• Given entries
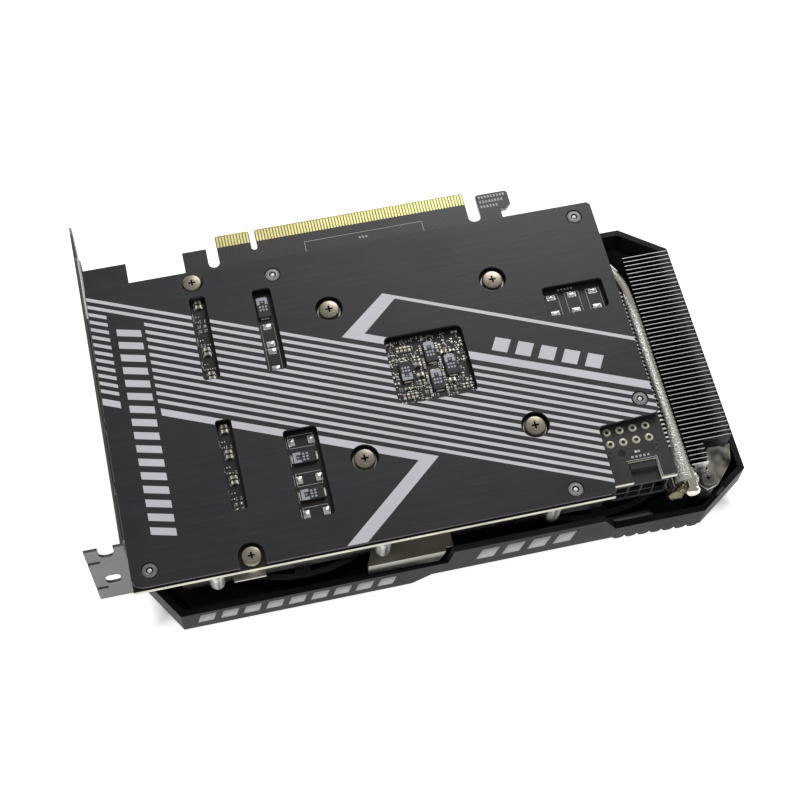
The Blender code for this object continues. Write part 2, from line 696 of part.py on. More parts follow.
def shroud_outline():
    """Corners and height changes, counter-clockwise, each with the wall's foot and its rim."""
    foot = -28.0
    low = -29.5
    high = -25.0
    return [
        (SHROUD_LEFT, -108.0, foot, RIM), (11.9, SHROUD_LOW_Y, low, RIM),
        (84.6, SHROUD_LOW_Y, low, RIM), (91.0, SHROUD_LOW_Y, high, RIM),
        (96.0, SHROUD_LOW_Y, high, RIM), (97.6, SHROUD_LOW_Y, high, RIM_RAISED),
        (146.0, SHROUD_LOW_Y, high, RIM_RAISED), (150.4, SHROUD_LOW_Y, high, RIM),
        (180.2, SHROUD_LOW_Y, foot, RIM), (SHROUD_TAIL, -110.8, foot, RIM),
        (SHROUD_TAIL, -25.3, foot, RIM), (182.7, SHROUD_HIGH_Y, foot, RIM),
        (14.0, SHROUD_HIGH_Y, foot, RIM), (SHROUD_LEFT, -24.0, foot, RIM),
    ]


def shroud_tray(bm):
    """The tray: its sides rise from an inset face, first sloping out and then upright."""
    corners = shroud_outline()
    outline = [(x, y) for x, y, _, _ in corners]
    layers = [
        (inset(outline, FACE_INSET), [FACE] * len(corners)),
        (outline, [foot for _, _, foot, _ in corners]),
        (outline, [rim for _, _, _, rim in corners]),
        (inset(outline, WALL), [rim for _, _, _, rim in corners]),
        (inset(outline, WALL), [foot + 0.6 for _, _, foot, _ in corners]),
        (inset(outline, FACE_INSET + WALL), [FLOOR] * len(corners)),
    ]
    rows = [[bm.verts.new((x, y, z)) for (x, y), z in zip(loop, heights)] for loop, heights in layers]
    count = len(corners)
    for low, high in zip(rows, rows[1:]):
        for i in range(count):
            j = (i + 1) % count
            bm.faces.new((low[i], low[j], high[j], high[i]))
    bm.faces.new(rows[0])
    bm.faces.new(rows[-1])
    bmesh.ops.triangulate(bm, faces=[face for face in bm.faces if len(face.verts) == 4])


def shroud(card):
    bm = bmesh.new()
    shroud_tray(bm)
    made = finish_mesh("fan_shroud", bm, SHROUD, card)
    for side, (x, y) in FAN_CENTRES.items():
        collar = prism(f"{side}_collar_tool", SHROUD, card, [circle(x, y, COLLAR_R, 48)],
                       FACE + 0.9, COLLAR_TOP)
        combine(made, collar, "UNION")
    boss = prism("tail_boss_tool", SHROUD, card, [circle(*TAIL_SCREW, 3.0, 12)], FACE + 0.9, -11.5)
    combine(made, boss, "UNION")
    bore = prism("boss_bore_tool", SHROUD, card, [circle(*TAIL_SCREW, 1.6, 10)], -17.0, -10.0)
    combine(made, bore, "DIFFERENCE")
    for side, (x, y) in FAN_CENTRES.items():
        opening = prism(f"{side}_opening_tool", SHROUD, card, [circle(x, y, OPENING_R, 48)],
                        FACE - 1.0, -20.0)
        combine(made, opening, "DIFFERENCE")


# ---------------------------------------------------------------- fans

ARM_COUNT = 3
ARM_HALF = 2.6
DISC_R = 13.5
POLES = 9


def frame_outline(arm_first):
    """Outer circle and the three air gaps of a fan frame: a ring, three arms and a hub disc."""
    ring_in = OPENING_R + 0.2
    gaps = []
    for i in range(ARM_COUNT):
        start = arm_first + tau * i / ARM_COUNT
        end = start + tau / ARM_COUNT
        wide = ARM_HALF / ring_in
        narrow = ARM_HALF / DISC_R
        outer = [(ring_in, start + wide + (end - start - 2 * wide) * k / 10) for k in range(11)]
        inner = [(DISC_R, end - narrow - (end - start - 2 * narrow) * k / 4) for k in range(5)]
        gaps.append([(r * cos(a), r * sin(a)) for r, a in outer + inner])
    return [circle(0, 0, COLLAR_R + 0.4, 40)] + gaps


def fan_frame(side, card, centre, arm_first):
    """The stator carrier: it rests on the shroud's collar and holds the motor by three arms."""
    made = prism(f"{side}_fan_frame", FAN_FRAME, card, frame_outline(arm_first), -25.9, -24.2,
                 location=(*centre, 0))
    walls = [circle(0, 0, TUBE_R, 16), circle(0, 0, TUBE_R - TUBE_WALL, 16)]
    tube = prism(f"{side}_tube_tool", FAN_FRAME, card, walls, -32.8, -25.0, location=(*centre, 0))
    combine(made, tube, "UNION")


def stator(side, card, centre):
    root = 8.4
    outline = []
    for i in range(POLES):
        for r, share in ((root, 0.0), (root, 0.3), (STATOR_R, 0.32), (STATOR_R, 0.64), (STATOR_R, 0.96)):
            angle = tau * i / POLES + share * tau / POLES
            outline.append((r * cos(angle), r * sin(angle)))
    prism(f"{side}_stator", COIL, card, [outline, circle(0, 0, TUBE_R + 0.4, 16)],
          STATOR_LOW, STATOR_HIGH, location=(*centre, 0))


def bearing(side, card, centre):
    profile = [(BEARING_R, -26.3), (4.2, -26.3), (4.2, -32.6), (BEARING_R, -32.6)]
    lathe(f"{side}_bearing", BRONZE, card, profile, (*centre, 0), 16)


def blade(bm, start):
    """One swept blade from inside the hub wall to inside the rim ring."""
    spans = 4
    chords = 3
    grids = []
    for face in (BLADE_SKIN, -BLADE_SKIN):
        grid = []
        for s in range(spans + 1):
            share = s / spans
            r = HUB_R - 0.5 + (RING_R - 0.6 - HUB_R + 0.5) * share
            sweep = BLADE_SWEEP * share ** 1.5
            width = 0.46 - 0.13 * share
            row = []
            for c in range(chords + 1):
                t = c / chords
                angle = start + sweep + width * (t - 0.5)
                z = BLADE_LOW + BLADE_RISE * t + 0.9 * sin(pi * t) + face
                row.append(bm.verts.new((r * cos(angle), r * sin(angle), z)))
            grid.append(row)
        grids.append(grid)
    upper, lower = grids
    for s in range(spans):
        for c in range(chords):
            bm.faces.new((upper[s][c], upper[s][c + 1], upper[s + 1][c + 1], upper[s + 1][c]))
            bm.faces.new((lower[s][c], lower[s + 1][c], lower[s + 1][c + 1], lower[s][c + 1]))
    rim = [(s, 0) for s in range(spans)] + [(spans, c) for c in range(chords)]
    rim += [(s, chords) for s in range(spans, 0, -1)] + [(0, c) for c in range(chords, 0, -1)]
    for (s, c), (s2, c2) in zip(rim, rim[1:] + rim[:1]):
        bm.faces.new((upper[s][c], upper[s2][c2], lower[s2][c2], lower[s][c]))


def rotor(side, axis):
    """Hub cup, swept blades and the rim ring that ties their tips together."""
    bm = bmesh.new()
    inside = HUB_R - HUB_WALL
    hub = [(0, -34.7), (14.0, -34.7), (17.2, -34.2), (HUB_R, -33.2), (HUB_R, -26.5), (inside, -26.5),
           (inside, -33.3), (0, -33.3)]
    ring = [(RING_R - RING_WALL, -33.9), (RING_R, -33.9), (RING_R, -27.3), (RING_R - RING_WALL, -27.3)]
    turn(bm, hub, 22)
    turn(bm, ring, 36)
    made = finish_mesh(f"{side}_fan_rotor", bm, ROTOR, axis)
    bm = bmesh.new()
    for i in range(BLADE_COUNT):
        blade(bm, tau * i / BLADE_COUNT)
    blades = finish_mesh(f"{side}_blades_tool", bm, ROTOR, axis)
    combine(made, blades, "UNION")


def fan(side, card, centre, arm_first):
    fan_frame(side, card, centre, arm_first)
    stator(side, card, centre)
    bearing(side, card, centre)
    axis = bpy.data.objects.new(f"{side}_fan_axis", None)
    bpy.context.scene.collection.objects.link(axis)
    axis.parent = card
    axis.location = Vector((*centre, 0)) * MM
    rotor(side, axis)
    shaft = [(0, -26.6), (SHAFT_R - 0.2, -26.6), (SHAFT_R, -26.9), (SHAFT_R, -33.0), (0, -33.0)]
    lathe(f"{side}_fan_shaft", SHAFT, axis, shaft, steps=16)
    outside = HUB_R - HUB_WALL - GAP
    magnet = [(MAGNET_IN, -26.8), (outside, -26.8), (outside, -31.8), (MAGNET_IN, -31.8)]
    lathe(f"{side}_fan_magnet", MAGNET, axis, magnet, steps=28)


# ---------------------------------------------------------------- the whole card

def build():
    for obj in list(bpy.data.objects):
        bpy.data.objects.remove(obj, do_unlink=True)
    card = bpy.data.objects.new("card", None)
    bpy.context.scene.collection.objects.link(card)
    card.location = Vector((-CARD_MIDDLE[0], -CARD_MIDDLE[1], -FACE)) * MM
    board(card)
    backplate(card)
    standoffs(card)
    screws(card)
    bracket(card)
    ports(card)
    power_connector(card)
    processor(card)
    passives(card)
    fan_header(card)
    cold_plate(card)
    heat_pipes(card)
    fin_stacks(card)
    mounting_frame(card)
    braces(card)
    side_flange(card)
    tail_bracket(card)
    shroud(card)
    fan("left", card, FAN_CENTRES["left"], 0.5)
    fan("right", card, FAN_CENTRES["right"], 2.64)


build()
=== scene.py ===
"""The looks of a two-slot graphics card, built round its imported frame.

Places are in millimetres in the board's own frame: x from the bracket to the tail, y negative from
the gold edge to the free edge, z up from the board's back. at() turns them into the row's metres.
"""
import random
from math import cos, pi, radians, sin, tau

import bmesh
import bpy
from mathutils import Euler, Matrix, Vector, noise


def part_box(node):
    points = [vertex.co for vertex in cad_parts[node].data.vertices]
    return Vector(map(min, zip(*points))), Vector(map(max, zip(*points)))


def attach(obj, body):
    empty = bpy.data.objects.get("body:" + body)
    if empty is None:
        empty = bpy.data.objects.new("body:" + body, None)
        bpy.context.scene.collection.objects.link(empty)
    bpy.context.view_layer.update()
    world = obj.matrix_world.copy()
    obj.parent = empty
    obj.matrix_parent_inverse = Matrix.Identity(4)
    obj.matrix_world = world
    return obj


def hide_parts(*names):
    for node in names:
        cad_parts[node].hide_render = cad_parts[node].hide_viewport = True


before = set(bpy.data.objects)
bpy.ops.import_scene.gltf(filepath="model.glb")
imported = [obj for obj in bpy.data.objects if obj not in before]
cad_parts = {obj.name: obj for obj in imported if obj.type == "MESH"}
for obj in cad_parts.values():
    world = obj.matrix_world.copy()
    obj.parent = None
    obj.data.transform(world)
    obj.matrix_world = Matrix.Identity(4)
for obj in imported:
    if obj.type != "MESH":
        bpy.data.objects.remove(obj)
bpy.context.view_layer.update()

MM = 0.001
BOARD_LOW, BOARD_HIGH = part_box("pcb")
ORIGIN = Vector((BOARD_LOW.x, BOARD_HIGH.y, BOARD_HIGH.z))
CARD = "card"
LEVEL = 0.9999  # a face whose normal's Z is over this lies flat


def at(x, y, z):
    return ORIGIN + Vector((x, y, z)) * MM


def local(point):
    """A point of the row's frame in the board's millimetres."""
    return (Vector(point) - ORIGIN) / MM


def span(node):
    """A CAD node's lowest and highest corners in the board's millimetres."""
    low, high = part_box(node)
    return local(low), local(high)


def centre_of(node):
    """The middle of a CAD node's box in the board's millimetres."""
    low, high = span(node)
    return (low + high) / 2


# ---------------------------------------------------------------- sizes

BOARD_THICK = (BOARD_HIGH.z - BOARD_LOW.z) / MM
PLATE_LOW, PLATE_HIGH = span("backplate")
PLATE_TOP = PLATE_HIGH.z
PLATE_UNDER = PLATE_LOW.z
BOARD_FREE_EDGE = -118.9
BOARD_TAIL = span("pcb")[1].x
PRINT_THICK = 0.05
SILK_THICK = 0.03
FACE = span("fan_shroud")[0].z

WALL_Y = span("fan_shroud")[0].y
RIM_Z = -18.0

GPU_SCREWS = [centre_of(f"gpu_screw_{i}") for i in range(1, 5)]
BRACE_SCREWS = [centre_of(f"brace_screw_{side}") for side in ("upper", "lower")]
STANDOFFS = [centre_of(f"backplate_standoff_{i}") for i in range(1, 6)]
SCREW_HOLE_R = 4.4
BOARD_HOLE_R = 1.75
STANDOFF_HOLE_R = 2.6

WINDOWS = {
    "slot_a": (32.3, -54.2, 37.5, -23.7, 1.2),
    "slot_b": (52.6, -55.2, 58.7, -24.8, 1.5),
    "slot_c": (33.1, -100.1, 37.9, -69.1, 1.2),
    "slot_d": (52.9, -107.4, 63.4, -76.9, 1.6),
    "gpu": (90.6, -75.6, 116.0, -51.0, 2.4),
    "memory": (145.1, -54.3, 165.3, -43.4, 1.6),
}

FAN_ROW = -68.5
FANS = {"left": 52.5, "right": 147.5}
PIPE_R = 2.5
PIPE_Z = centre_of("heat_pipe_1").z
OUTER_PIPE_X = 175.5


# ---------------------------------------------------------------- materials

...

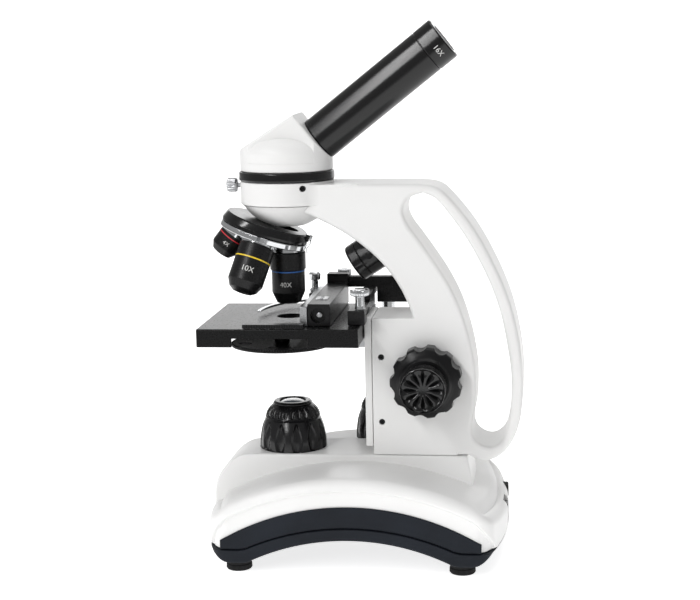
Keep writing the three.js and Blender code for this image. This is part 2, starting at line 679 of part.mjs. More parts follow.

• Task description
Find all the lines containing "data" in the material, then copy them.

• Answer to the task
    axis = bpy.data.objects.new(f"{side}_fan_axis", None)
    for obj in list(bpy.data.objects):
        bpy.data.objects.remove(obj, do_unlink=True)
    card = bpy.data.objects.new("card", None)
    points = [vertex.co for vertex in cad_parts[node].data.vertices]
    empty = bpy.data.objects.get("body:" + body)
        empty = bpy.data.objects.new("body:" + body, None)
before = set(bpy.data.objects)
imported = [obj for obj in bpy.data.objects if obj not in before]
    obj.data.transform(world)
        bpy.data.objects.remove(obj)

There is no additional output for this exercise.